The passage on Tuesday of a Senate bill to fund embryonic stem cell research -- and a presidential veto expected on Wednesday killing the legislation -- hits very close to home for [Debi] Martin. Her 9-year-old daughter, Jessi, has diabetes and they both hope stem cell research can some day find a cure.
Martin also feels strongly about the use of embryonic stem cells for research because Jessi was conceived by in vitro fertilization -- and Martin and her husband decided years ago to discard nine unused embryos because she could not have another child.

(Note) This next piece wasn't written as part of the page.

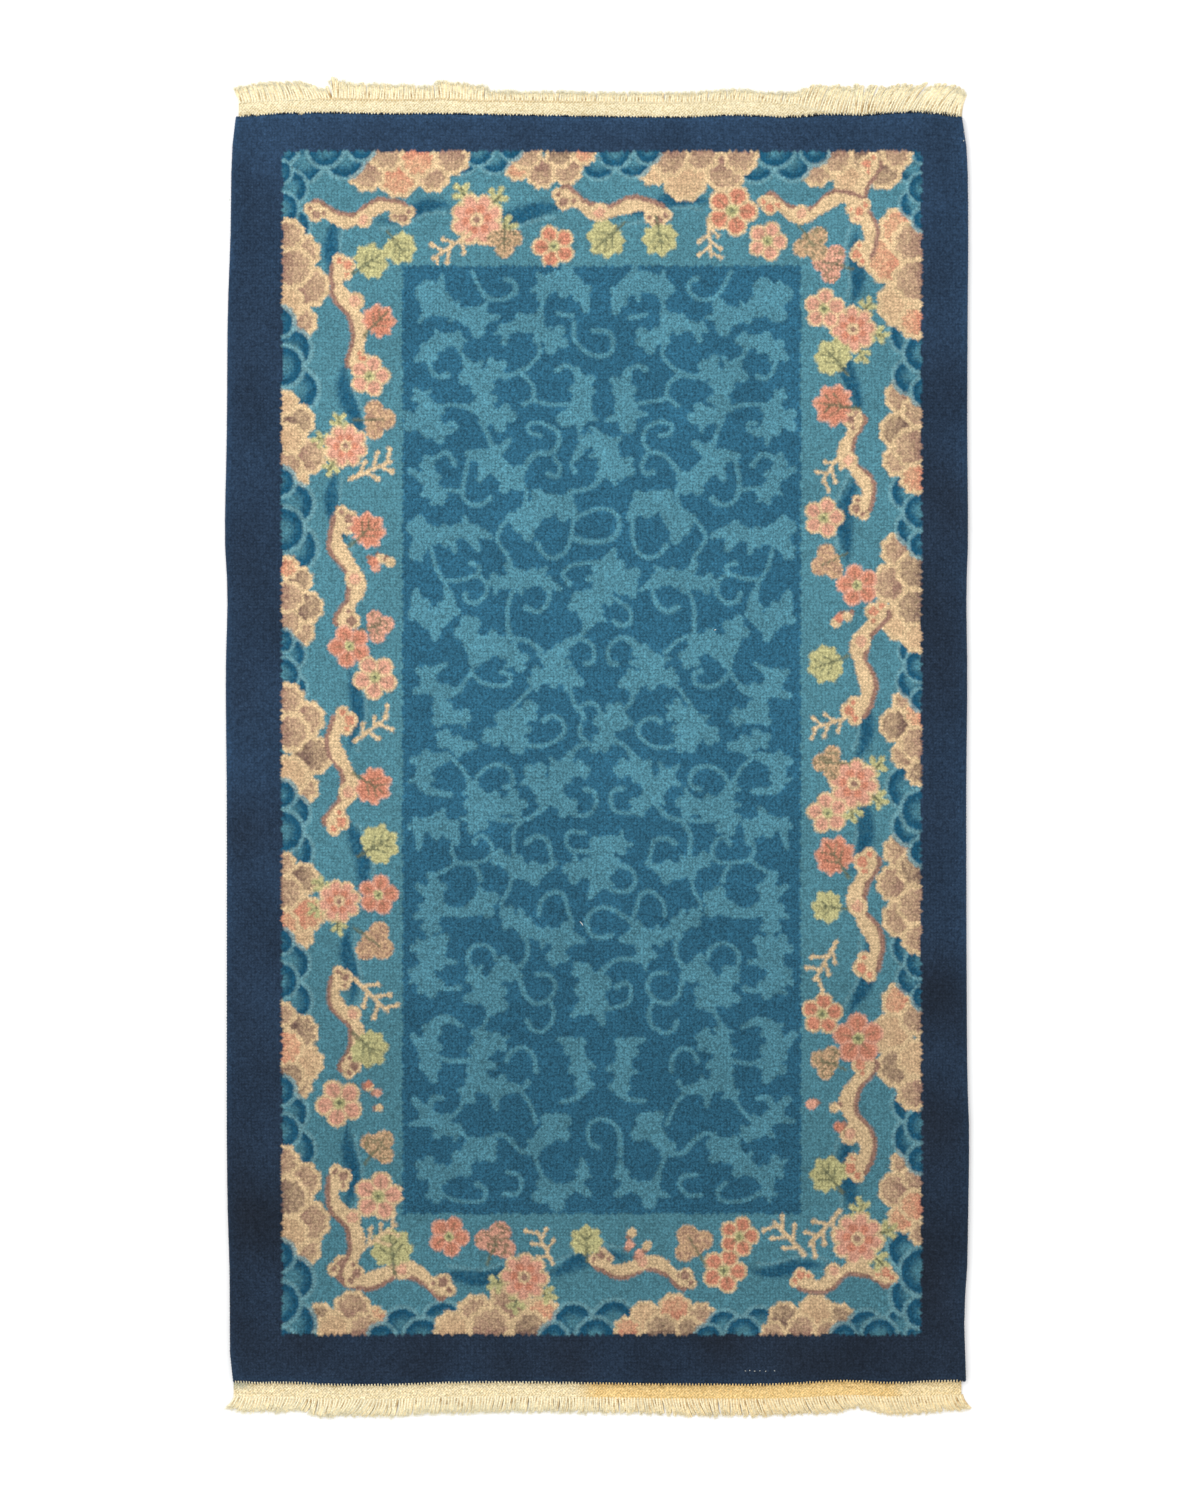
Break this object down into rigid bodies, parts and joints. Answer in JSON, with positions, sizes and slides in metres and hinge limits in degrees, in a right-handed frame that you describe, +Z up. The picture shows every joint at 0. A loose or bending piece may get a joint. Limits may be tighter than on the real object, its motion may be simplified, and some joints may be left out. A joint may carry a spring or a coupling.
{
  "type": "chinese art deco rug",
  "caption": "Flat hand-knotted wool rug with a navy outer band, a patterned turquoise border and a teal field, and a flat-woven cotton band with a short cut fringe at each end.",
  "frame": {"origin": "on the surface that the rug lies on, under the centre of the whole rug with its fringes", "axes": "+Z up through the pile, +Y along the rug's length towards the end where part of the woven band has come undone, +X across it to the right"},
  "size_m": [0.9187, 1.653, 0.011],
  "materials": {
    "wool_pile": "cut wool pile, matt with a soft nap",
    "cotton_warp": "undyed plied cotton, matt"
  },
  "bodies": {
    "root": {"pile_rug": "wool_pile", "end_weave_top": "cotton_warp", "end_weave_bottom": "cotton_warp"}
  },
  "joints": []
}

"I would give anything if I could have had those nine cells to give to have a cure for my baby now," she said. "And I think the worst sin of all, and I am a very religious person, I am pro-life, is to look a miracle from God in the face and throw it away." (Reuters)
Exactly how is this woman pro-life? She's thrown away nine embryos to conceive her daughter and now she wants to throw away more. Martin strikes me as someone who's pro-life when it comes to other people's decisions -- to abort an unwanted child, for example -- but pro-choice when it comes to her own decisions (to have a child via in vitro fertilization, to want that child to benefit from embryo research, etc). Would she have an abortion when push came to shove?
And yet I don't think she's that uncommon among "pro-lifers". What we have is an understandable clash between moral beliefs and our modern sense of entitlement to not be inconvenienced or deprived in any way.